[Begin]

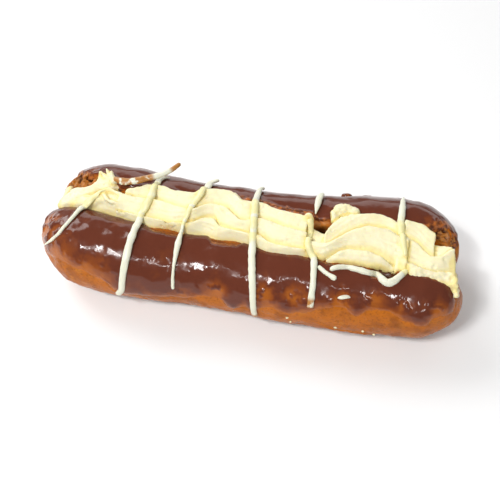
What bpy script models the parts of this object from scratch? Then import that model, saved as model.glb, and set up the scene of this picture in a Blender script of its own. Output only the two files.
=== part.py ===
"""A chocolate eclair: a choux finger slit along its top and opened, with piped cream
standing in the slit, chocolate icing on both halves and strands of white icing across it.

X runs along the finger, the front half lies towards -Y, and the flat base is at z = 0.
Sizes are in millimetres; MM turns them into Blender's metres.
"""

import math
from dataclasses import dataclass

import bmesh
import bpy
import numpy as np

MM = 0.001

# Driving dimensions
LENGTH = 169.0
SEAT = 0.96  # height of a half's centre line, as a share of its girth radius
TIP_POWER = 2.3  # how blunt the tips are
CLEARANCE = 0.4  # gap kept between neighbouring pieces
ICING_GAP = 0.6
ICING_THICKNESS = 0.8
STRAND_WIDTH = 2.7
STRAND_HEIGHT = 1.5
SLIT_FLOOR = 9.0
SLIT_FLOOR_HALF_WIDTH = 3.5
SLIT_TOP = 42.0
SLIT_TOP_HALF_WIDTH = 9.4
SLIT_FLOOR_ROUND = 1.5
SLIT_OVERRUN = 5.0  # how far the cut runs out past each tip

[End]

> [Required work] Write out each line of the data above again, exactly as given.

> [Response to the exercise]
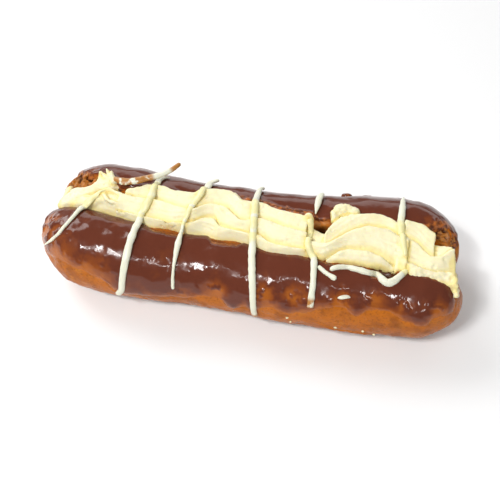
What bpy script models the parts of this object from scratch? Then import that model, saved as model.glb, and set up the scene of this picture in a Blender script of its own. Output only the two files.
=== part.py ===
"""A chocolate eclair: a choux finger slit along its top and opened, with piped cream
standing in the slit, chocolate icing on both halves and strands of white icing across it.

X runs along the finger, the front half lies towards -Y, and the flat base is at z = 0.
Sizes are in millimetres; MM turns them into Blender's metres.
"""

import math
from dataclasses import dataclass

import bmesh
import bpy
import numpy as np

MM = 0.001

# Driving dimensions
LENGTH = 169.0
SEAT = 0.96  # height of a half's centre line, as a share of its girth radius
TIP_POWER = 2.3  # how blunt the tips are
CLEARANCE = 0.4  # gap kept between neighbouring pieces
ICING_GAP = 0.6
ICING_THICKNESS = 0.8
STRAND_WIDTH = 2.7
STRAND_HEIGHT = 1.5
SLIT_FLOOR = 9.0
SLIT_FLOOR_HALF_WIDTH = 3.5
SLIT_TOP = 42.0
SLIT_TOP_HALF_WIDTH = 9.4
SLIT_FLOOR_ROUND = 1.5
SLIT_OVERRUN = 5.0  # how far the cut runs out past each tip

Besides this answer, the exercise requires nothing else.